US President Joe Biden said on Thursday that COVID deaths in the United States will continue to rise due to the spread of the “dangerous” delta variant, calling it a “serious concern,” NBC News reported.
“Six-hundred-thousand-plus Americans have died, and with this delta variant you know there’s going to be others as well. You know it’s going to happen, we’ve got to get young people vaccinated,” Biden said at a community center in Raleigh, N.C.
The variant, Biden said, is more easily transmissible and potentially deadly, “and especially dangerous for young people.”

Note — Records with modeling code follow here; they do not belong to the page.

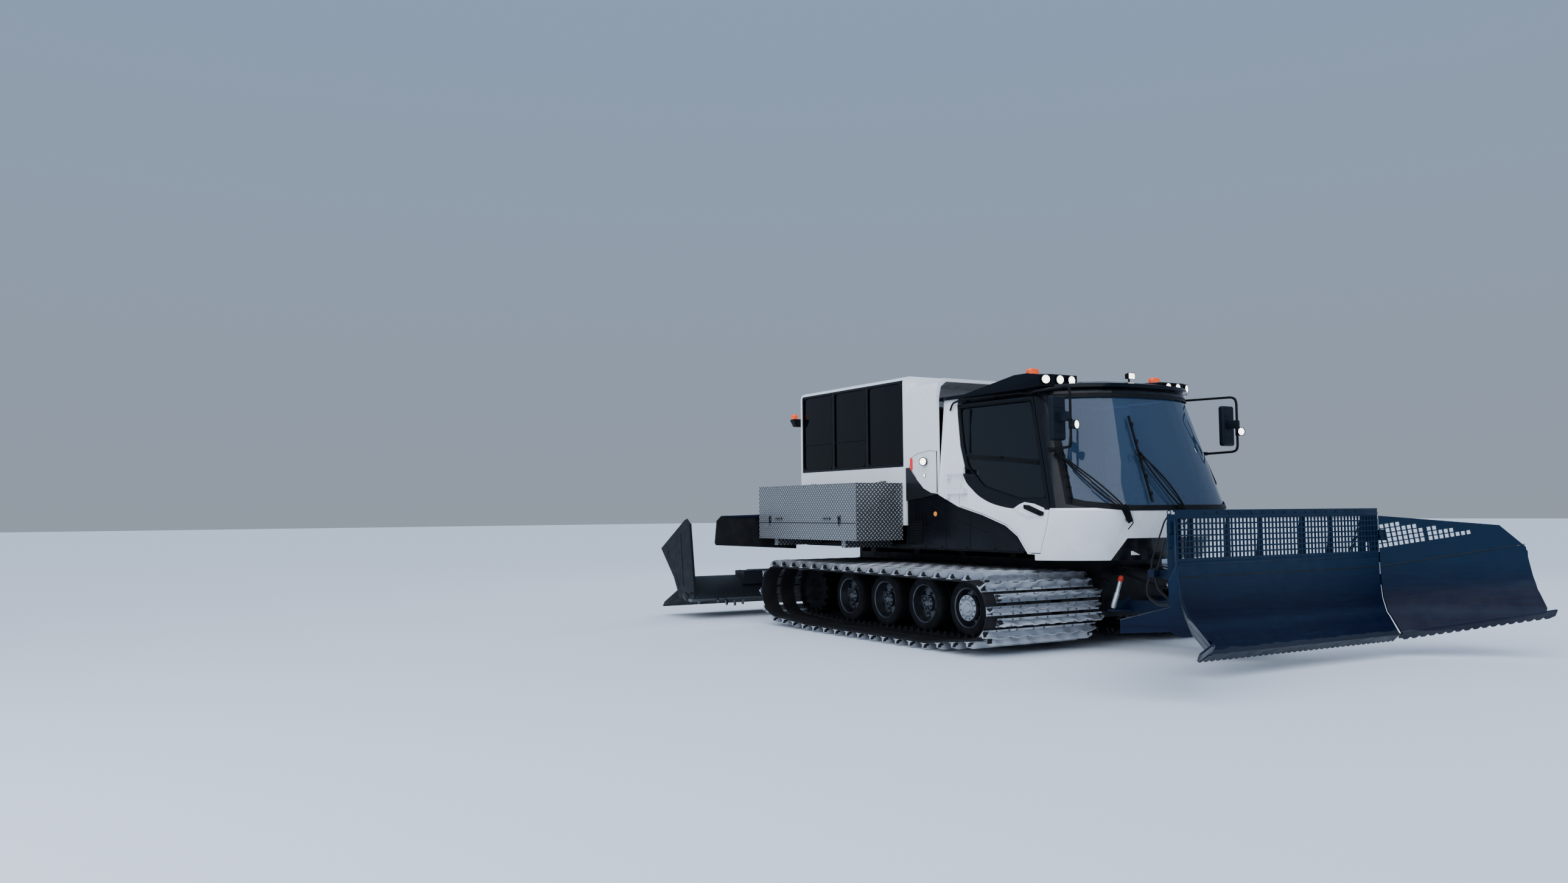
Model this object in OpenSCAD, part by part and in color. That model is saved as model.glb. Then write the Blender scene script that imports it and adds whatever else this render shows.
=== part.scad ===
// Tracked snow groomer with a folding front blade, a passenger cabin and a rear tiller.
// X points forward, Y to the left and Z up. Z is 0 on the ground, under the track shoes.

/* [Tracks] */
// Width over both tracks
track_over = 4170; // [4000:5:4300]
// Width of one track
track_w = 1550; // [1400:5:1600]
// Radius of the road wheels
wheel_r = 310; // [290:1:312]
// Distance from one road wheel to the next
wheel_pitch = 747; // [700:1:760]
// Place of the foremost road wheel along the vehicle
wheel_front_x = 760; // [740:1:790]
// Width of a road wheel's tyre
tyre_w = 240; // [180:5:260]
// Outer face of the road wheels, from the middle of the vehicle
wheel_out_y = 1480; // [1460:1:1490]
// Radius of the front idler
idler_r = 280; // [260:1:290]
// Place of the idler's axle along the vehicle
idler_x = 1466; // [1440:1:1500]
// Height of the idler's axle
idler_z = 450; // [440:1:460]
// Radius of the rear drive wheel
drive_r = 300; // [290:1:310]
// Place of the drive axle along the vehicle
drive_x = -2300; // [-2350:1:-2250]
// Height of the drive axle
drive_z = 440; // [430:1:450]
// Thickness of the rubber belts
belt_t = 18; // [14:1:24]
// Height of a track shoe above the belt
shoe_h = 75; // [60:1:85]
// Width of a track shoe's foot along the belt
shoe_foot = 70; // [60:1:80]
// Number of shoes on one track
shoe_count = 40; // [34:1:44]

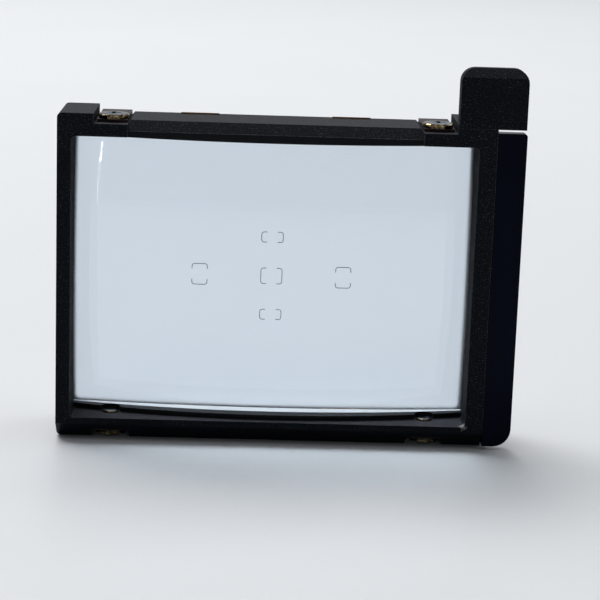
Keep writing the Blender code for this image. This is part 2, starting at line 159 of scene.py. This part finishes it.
def blend(tree, factor, first, second):
    """Two colours mixed by a factor."""
    node = add(tree, "ShaderNodeMix", {"data_type": "RGBA"})
    for index, value in zip(MIX_COLOUR_INPUTS, (factor, first, second)):
        if isinstance(value, bpy.types.NodeSocket):
            tree.links.new(value, node.inputs[index])
        else:
            node.inputs[index].default_value = value if index == 0 else (*value, 1)
    return node.outputs[MIX_COLOUR_OUTPUT]


def calc(tree, operation, *values):
    """One sum on plain numbers."""
    inputs = dict(enumerate(values))
    return add(tree, "ShaderNodeMath", {"operation": operation}, inputs).outputs[0]


def product(tree, first, second):
    return calc(tree, "MULTIPLY", first, second)


def vector_math(tree, operation, *values):
    """One sum on vectors. It gives the node's outputs."""
    inputs = dict(enumerate(values))
    return add(tree, "ShaderNodeVectorMath", {"operation": operation}, inputs).outputs


def bump(tree, height, depth, strength, under=None):
    inputs = {"Height": height, "Distance": depth, "Strength": strength}
    if under:
        inputs["Normal"] = under
    return add(tree, "ShaderNodeBump", inputs=inputs).outputs[0]


def axes(tree, place):
    """The X, Y and Z of a place or direction."""
    return add(tree, "ShaderNodeSeparateXYZ", inputs={"Vector": place}).outputs


def spots(tree, place, spacing, size, share):
    """Round specks of a given radius, seen from the front, in a share of a loose grid's cells."""
    across = axes(tree, place)
    flat = add(tree, "ShaderNodeCombineXYZ", inputs={"X": across[0], "Y": across[2]}).outputs[0]
    inputs = {"Vector": flat, "Scale": 1 / spacing}
    cell = add(tree, "ShaderNodeTexVoronoi", {"voronoi_dimensions": "2D"}, inputs).outputs
    near = span(tree, cell["Distance"], 0.6 * size / spacing, size / spacing, 1.0, 0.0)
    chosen = calc(tree, "LESS_THAN", axes(tree, cell["Color"])[0], share)
    return product(tree, near, chosen)


def face_normal(tree):
    return add(tree, "ShaderNodeNewGeometry").outputs["True Normal"]


def level_face(tree):
    """One on faces that point up or down, and zero on upright ones."""
    up = axes(tree, face_normal(tree))[2]
    return calc(tree, "GREATER_THAN", calc(tree, "ABSOLUTE", up), 0.8)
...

He warned that Americans who are still unvaccinated are especially at risk.
“The data couldn’t be clearer, if you’re vaccinated, you’re safe,” Biden said. “You are still at risk of getting seriously ill or dying if you in fact have not been vaccinated, that’s just the fact.”
The delta variant now accounts for at least 20% of all new COVID cases in the US, according to Centers for Disease Control and Prevention data.
The agency has designated the more transmissible variant a “variant of concern.”
Biden had set a goal of administering one or more doses of a COVID vaccine to 70 percent of US adults by July 4, but White House COVID response team coordinator Jeffrey Zients conceded this week that goal will not be reached.
The death toll in the US from COVID-19 surpassed 600,000 people last Tuesday.
In late February, the US became the first country to surpass a half-million coronavirus deaths. That it has taken more than three months to reach 600,000 deaths is a testament to the slowing pandemic, as it took just a month for the US to jump from 300,000 to 400,000 COVID-19 deaths.
The rate of severe illness and death has fallen dramatically as more and more people get vaccinated, but hundreds of people are still dying daily.